So what if i'm late to spanish tomorrow. who the hell cares. i don't even speak spanish.
just bought a $25 eighth from a chick who has a kid. i'm helping my community out right?
What happened to "I wouldnt even touch her with a ten foot pole"?
Her vagina devoured it.
Woke up with 3 sports bras for underwear. Valiant effort drunk me.
His little brother just walked in, asked me if I'd blown his brother yet and then announced that he and his friends were going to play outside so we could play too.
Im in Ft Meyers right now looking right at an alligator.
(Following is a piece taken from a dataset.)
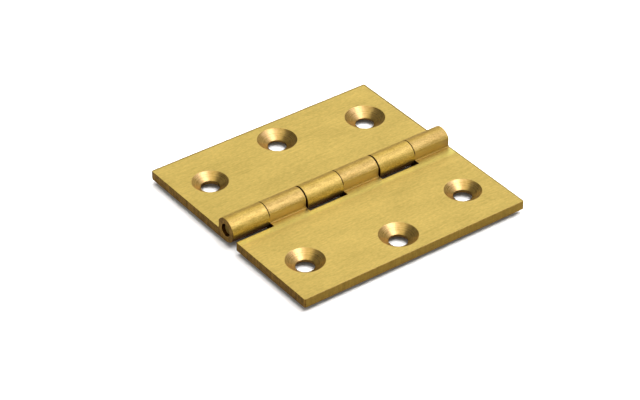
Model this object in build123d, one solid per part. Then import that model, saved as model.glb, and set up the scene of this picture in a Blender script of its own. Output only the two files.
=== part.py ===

I have had a couple of beers and people are telling me not to feed him but Im gonna do it anyway.
You sat on my knee, like Santa, while I peed.
Got a traffic ticket on the way home.. Literally cost me $171 to give him a blowjob. I swear the officer could smell the cum in my hair.
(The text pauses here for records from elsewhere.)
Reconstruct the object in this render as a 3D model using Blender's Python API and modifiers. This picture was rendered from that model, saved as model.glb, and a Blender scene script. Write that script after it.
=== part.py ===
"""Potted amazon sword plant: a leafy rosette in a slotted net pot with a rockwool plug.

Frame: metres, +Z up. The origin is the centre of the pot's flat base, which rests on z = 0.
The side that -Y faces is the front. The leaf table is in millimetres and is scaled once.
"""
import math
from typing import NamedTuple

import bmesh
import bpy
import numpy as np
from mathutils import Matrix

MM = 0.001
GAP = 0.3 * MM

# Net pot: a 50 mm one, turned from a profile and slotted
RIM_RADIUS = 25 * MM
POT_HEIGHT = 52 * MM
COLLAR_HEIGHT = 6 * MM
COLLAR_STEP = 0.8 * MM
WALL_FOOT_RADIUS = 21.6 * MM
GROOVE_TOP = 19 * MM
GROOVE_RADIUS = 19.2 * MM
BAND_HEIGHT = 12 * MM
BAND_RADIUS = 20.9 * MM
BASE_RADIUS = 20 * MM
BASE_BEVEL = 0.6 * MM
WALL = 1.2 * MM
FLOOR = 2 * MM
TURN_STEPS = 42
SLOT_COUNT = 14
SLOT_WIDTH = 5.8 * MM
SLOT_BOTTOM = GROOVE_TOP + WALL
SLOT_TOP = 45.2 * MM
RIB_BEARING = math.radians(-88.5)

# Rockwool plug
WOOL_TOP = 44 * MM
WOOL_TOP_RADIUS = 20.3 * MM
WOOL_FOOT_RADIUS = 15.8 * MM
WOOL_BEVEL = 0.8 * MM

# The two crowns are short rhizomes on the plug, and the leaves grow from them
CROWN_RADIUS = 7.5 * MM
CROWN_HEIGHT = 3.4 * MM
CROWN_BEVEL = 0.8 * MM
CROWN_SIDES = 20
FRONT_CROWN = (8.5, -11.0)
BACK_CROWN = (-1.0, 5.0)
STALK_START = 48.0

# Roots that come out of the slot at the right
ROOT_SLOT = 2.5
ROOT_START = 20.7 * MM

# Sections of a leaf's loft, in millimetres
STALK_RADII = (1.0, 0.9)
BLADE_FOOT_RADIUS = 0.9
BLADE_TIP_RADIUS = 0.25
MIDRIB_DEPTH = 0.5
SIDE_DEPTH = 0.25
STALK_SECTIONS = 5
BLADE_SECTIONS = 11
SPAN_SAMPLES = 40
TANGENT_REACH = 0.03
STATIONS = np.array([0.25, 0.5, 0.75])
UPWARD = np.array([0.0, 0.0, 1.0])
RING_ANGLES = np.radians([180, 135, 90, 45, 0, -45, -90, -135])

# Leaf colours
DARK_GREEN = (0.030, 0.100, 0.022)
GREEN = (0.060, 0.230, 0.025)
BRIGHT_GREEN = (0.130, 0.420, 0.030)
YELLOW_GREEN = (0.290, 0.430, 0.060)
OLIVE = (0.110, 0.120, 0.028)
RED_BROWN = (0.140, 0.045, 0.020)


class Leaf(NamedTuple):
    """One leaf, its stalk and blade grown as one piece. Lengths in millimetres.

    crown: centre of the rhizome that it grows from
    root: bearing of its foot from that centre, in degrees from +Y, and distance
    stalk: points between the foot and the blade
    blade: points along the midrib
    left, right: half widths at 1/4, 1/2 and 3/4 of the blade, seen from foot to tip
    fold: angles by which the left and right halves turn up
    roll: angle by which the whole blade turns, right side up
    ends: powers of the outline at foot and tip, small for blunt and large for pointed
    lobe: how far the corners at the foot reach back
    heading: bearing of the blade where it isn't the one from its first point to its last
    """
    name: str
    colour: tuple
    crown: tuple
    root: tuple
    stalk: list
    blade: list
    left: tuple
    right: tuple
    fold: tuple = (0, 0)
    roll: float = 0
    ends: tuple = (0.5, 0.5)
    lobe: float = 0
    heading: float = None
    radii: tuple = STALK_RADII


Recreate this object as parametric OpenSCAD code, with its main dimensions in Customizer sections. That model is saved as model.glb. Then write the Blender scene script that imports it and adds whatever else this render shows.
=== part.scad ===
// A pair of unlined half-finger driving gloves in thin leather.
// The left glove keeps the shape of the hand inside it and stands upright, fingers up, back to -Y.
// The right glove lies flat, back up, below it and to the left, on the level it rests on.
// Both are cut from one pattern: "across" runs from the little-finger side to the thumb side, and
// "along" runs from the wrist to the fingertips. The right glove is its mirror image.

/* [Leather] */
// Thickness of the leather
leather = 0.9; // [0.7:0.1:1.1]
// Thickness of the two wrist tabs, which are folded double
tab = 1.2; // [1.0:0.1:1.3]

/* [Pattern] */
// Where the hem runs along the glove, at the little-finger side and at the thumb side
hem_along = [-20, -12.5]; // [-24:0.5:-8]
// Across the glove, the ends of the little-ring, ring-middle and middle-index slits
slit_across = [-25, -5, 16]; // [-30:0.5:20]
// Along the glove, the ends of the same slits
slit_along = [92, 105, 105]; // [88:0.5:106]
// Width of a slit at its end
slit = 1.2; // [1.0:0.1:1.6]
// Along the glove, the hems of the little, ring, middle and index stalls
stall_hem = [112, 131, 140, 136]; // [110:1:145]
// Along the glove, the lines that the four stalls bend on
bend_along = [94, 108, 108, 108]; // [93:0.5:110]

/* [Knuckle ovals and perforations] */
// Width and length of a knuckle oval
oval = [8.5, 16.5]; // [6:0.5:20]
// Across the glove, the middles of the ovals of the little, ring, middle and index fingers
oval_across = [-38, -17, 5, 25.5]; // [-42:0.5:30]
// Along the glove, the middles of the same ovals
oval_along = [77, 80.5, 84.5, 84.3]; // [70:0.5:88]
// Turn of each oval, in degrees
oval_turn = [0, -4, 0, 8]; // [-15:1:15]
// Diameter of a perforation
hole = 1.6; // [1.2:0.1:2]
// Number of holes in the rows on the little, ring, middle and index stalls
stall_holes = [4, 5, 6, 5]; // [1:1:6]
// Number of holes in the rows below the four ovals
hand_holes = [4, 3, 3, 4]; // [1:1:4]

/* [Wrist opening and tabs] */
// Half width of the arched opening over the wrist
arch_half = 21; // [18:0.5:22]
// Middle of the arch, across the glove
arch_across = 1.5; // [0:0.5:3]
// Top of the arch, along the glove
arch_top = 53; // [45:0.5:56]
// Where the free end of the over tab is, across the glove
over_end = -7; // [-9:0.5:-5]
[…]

Can we please start going to the gym before I accidentally kill someone via explosive fat girl pants button accident
First week is awesome. Freshman girls prancing around everywhere like newborn baby deer looking for a dick to jump on
You have not lived until you've had your brains fucked out on a broken down Tunnel of Love ride. Life is good.
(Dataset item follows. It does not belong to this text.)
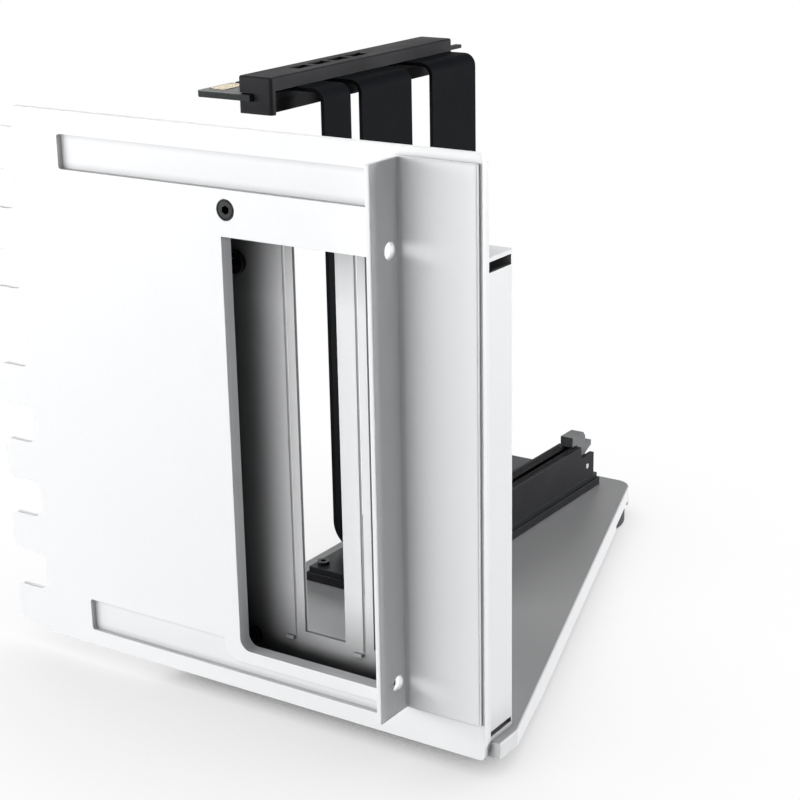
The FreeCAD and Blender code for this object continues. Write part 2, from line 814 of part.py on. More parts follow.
def socket_latch():
    """Lever that tips about its pin and hooks over the end of the card slot."""
    width = S.socket_width - (S.tower_wall + S.latch_clearance) * 2
    pivot_y, pivot_z = latch_pivot()
    body = new_body("socket_latch", -S.socket_centre - width / 2, pivot_y, pivot_z)
    profile = sketch_on(body, "YZ_Plane", "latch_profile")
    over = S.socket_height - S.latch_pivot_up + S.latch_clearance
    inner = -S.latch_pivot_back + S.latch_clearance
    half = S.latch_heel
    heel = -S.latch_heel_drop
    thumb_out = half + S.latch_thumb
    thumb_low = S.latch_thumb_low
    hook_end = inner - S.latch_hook
    hook_top = over + S.latch_hook_height
    draw_outline(profile, [(-half, heel), (half, heel), (half, thumb_low),
                           (thumb_out, thumb_low + S.latch_thumb_rise),
                           (thumb_out, thumb_low + S.latch_thumb_rise * 2),
                           (half, thumb_low + S.latch_thumb_rise * 2),
                           (half, over + S.latch_hook_height / 2), (half / 4, hook_top),
                           (hook_end, hook_top), (hook_end, over), (inner, over), (inner, thumb_low)])
    lever = pad(body, profile, width)
    fillet(body, lever, edges_at(lever.Shape, 0, [(-half, heel), (half, heel)]), S.latch_round)
    hole = sketch_on(body, "YZ_Plane", "latch_pin_hole")
    draw_circle(hole, 0, 0, S.pin_radius + S.pin_clearance)
    pocket(body, hole)


def latch_pin():
    pivot_y, pivot_z = latch_pivot()
    start = (-S.socket_centre - S.socket_width / 2, pivot_y, pivot_z)
    node(cylinder("latch_pin_rod", start, S.pin_radius, S.socket_width, "+X"), "latch_pin")


def ribbons():
    """Front edge and width of each flat cable."""
    return [(S.ribbon_1_front, S.ribbon_1_width), (S.ribbon_2_front, S.ribbon_2_width),
            (S.ribbon_3_front, S.ribbon_3_width)]


def ribbon_top():
    """Height of the ribbons' middle where they enter the plug."""
    return S.plug_top - S.plug_band - S.ribbon_gap - S.ribbon_thickness / 2


def ribbon_path(front):
    """Middle line of a ribbon: off the board, round a bend, up, and round a bend to the plug."""
    low = float(board_top() + S.ribbon_thickness / 2)
    high = float(ribbon_top())
    wall = -float(S.ribbon_wall_left)
    bend = float(S.ribbon_bend)
    fold = float(S.ribbon_top_bend)
    start = wall + bend + float(S.ribbon_entry)
    end = -float(S.plug_right + S.plug_recess + S.ribbon_entry)
    quarter = math.sqrt(0.5)

    def at(x, z):
        return FreeCAD.Vector(x, float(front), z)

    board_run = Part.LineSegment(at(start, low), at(wall + bend, low))
    lower = Part.Arc(board_run.EndPoint, at(wall + bend * (1 - quarter), low + bend * (1 - quarter)),
                     at(wall, low + bend))
    upright = Part.LineSegment(lower.EndPoint, at(wall, high - fold))
    upper = Part.Arc(upright.EndPoint, at(wall - fold * (1 - quarter), high - fold * (1 - quarter)),
                     at(wall - fold, high))
    plug_run = Part.LineSegment(upper.EndPoint, at(end, high))
    return Part.Wire([run.toShape() for run in (board_run, lower, upright, upper, plug_run)])


def ribbon_cables():
    """Flat shielded cables that stand in an S between the riser's board and the plug."""
    thick = float(S.ribbon_thickness)
    for index, (front, width) in enumerate(ribbons(), start=1):
        path = ribbon_path(front)
        start = path.Edges[0].Vertexes[0].Point
        low = start - FreeCAD.Vector(0, 0, thick / 2)
        high = start + FreeCAD.Vector(0, 0, thick / 2)
        across = FreeCAD.Vector(0, float(width), 0)
        outline = Part.makePolygon([low, low + across, high + across, high, low])
        ribbon = path.makePipeShell([outline], True, False)
        expected = path.Length * thick * float(width)
        print(f"ribbon_{index} length {path.Length:.1f} volume ratio {ribbon.Volume / expected:.4f}")
        solid_node(f"ribbon_{index}", ribbon)


def ribbon_clamp():
    """Bar screwed to the board that holds the three ribbons down."""
    right = -S.ribbon_wall_left + S.ribbon_bend + S.clamp_width
    front = S.ribbon_1_front - S.clamp_reach
    rear = S.ribbon_3_front + S.ribbon_3_width + S.clamp_reach
    height = S.ribbon_thickness + S.clamp_height
    bar = box("clamp_block", (right - S.clamp_width, front, board_top()),
              (S.clamp_width, rear - front, height))
    gap = S.ribbon_gap
    notches = [box(f"clamp_notch_{index}", (right - S.clamp_width, start - gap, board_top()),
                   (S.clamp_width, width + gap * 2, S.ribbon_thickness + gap))
               for index, (start, width) in enumerate(ribbons())]
    node(without("clamp_part", bar, notches), "ribbon_clamp")


def plug_low():
    return S.plug_top - S.plug_height


def plug_board_low():
    return ribbon_top() - S.ribbon_thickness / 2 - S.board_thickness


def plug_screw_spots():
    middle = -S.plug_right - S.plug_width + S.plug_screw_inset
    return [(middle, S.plug_front + S.plug_screw_end),
            (middle, S.plug_front + S.plug_length - S.plug_screw_end)]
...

She was nothing like her profile said, we had nothing in common, and her picture mustve been like 30 pounds ago. But yeah we hooked up
He climbed over 2 rows of the cab and told some random girl we were riding with that he would be in the back seat if she wanted to have sex
How was your day?
Peaceful. I left the house to get paid and get fried chicken.
No I'm not high but I did cry for over an hour tonight because I realized that they never made a sequel to "Under the Tuscan Sun" with Diane Lane.